*Instruction:* Write out the whole listing, matching it exactly.

--- begin ---

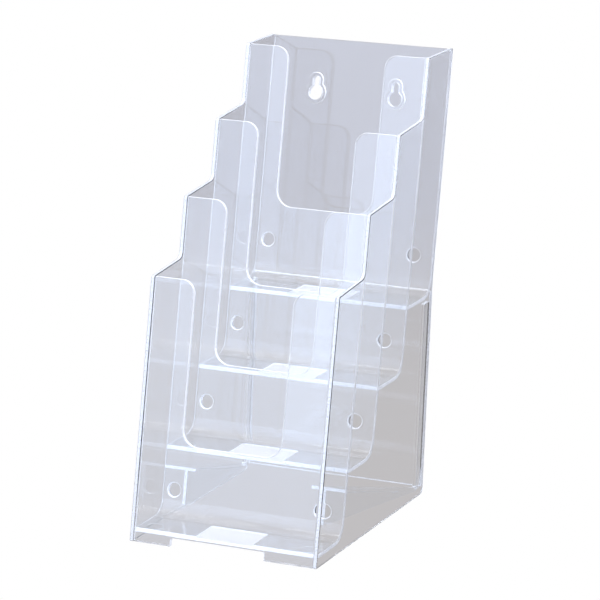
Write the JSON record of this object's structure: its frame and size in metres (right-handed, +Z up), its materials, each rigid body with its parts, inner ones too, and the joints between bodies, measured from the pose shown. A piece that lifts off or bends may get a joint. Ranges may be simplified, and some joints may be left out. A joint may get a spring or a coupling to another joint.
{
  "type": "magazine rack",
  "caption": "Clear stepped leaflet holder: leaning tiers of pockets between two side panels, with finger cut-outs, wall holes and rear keyholes.",
  "frame": {"origin": "middle of the overall width and depth, on the table", "axes": "+X to the holder's right as seen from its front, +Y to the back, +Z up"},
  "size_m": [0.118, 0.1934, 0.264],
  "materials": {
    "side_plastic": "polished clear polystyrene sheet",
    "panel_plastic": "polished clear polystyrene sheet",
    "gusset_plastic": "polished clear polystyrene sheet"
  },
  "bodies": {
    "root": {"left_side_panel": "side_plastic", "right_side_panel": "side_plastic", "front_panel": "panel_plastic", "first_step_sheet": "panel_plastic", "second_step_sheet": "panel_plastic", "third_step_sheet": "panel_plastic", "rear_sheet": "panel_plastic", "lower_rear_panel": "panel_plastic", "left_gusset": "gusset_plastic", "right_gusset": "gusset_plastic"}
  },
  "joints": []
}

--- end ---

*Correct answer:*
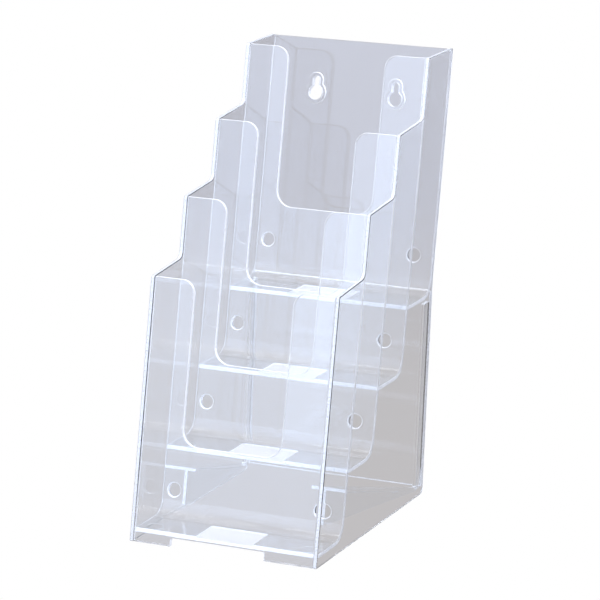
Write the JSON record of this object's structure: its frame and size in metres (right-handed, +Z up), its materials, each rigid body with its parts, inner ones too, and the joints between bodies, measured from the pose shown. A piece that lifts off or bends may get a joint. Ranges may be simplified, and some joints may be left out. A joint may get a spring or a coupling to another joint.
{
  "type": "magazine rack",
  "caption": "Clear stepped leaflet holder: leaning tiers of pockets between two side panels, with finger cut-outs, wall holes and rear keyholes.",
  "frame": {"origin": "middle of the overall width and depth, on the table", "axes": "+X to the holder's right as seen from its front, +Y to the back, +Z up"},
  "size_m": [0.118, 0.1934, 0.264],
  "materials": {
    "side_plastic": "polished clear polystyrene sheet",
    "panel_plastic": "polished clear polystyrene sheet",
    "gusset_plastic": "polished clear polystyrene sheet"
  },
  "bodies": {
    "root": {"left_side_panel": "side_plastic", "right_side_panel": "side_plastic", "front_panel": "panel_plastic", "first_step_sheet": "panel_plastic", "second_step_sheet": "panel_plastic", "third_step_sheet": "panel_plastic", "rear_sheet": "panel_plastic", "lower_rear_panel": "panel_plastic", "left_gusset": "gusset_plastic", "right_gusset": "gusset_plastic"}
  },
  "joints": []
}